THE CLIMATE DEBATE: The Sunrise Movement, a youth environmental advocacy group, held a sit-in outside the Democratic National Committee's headquarters in Washington, D.C. today, continuing their call for a 2020 debate specifically about climate change. Sunrise Movement communications director Stephen O'Hanlon told CBS Political Unit Broadcast Associate Aaron Navarro that at its peak about 100 members were there, and they're prepared to stay the night. He also said the group will be watching the upcoming debates to see if the DNC and media "take [climate-change] seriously and treat it like an emergency." The group has pushed this debate proposal before, which was rejected by DNC Chair Tom Perez. DNC spokeswoman Xochitl Hinojosa told CBS earlier this month that "While climate change is at the top of our list, the DNC will not be holding entire debates on a single issue." O'Hanlon told CBS News, "All the major candidates think we should have a climate debate...quite frankly, for years the DNC leaders in the party have been taking millions of dollars from oil and gas executives and lobbyists that you can bet, don't want a debate about climate change." So far, CBS has counted 15 candidates that have endorsed a climate debate, including Sens. Elizabeth Warren and Bernie Sanders, Washington Governor Jay Inslee and Vice President Joe Biden. O'Hanlon said the Sunrise Movement isn't planning to making any presidential endorsements in the near future but will make some closer to the primaries and put activists in key states during the general election.
JUST FOR FUN
***FIRST ON CBS*** BINGO! Tomorrow, the New Hampshire Democratic Party is set to release a "Dem Debate Bingo Card," highlighting values and priorities of the Democratic Party anticipated on the debate stage this week.

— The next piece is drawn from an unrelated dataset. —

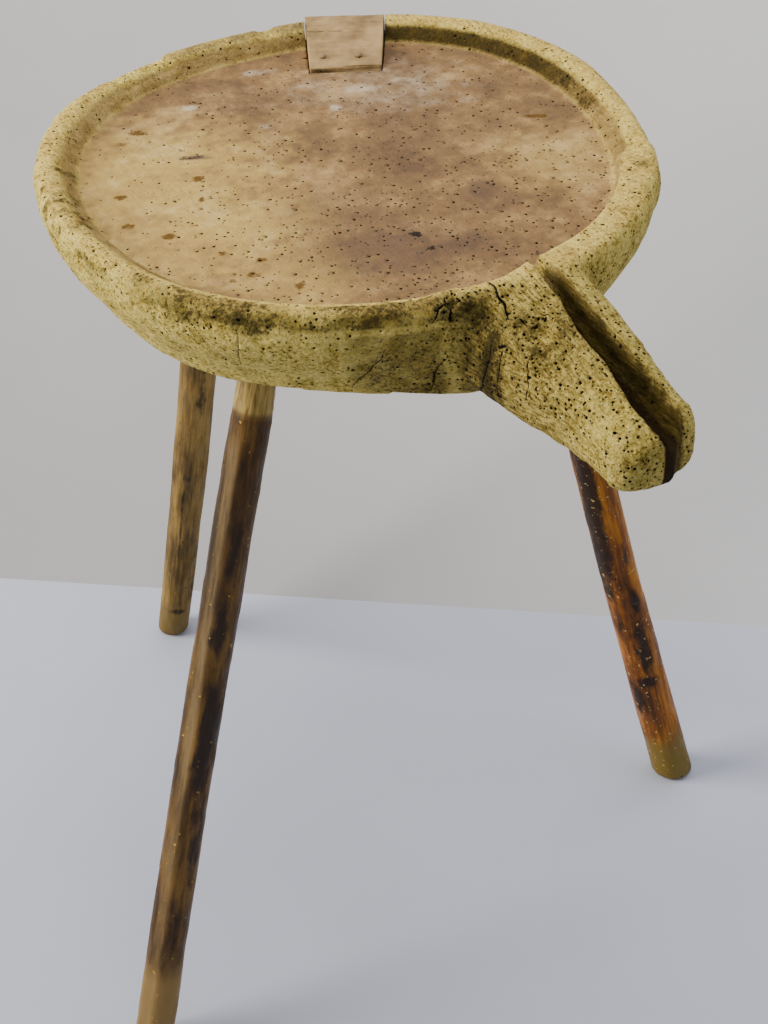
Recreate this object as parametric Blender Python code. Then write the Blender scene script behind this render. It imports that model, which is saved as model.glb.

"Every Democratic candidate in the First in the Nation Primary has been talking about rebuilding the middle class, protecting reproductive rights, making sure all Americans have access to affordable quality health care, and much more," said Ray Buckley, chair of the New Hampshire Democratic Party said in a statement. "It's clear that Democrats stand with the middle class. While the details of Democrats' plans may differ, they all are advocating for working Granite Staters, while Republicans are only pushing policies that only help the top 1%."
"No matter which Democrat becomes the nominee, Granite Staters will be yelling 'BINGO' - because on issue after issue, Democrats are fighting for the middle class," said Buckley.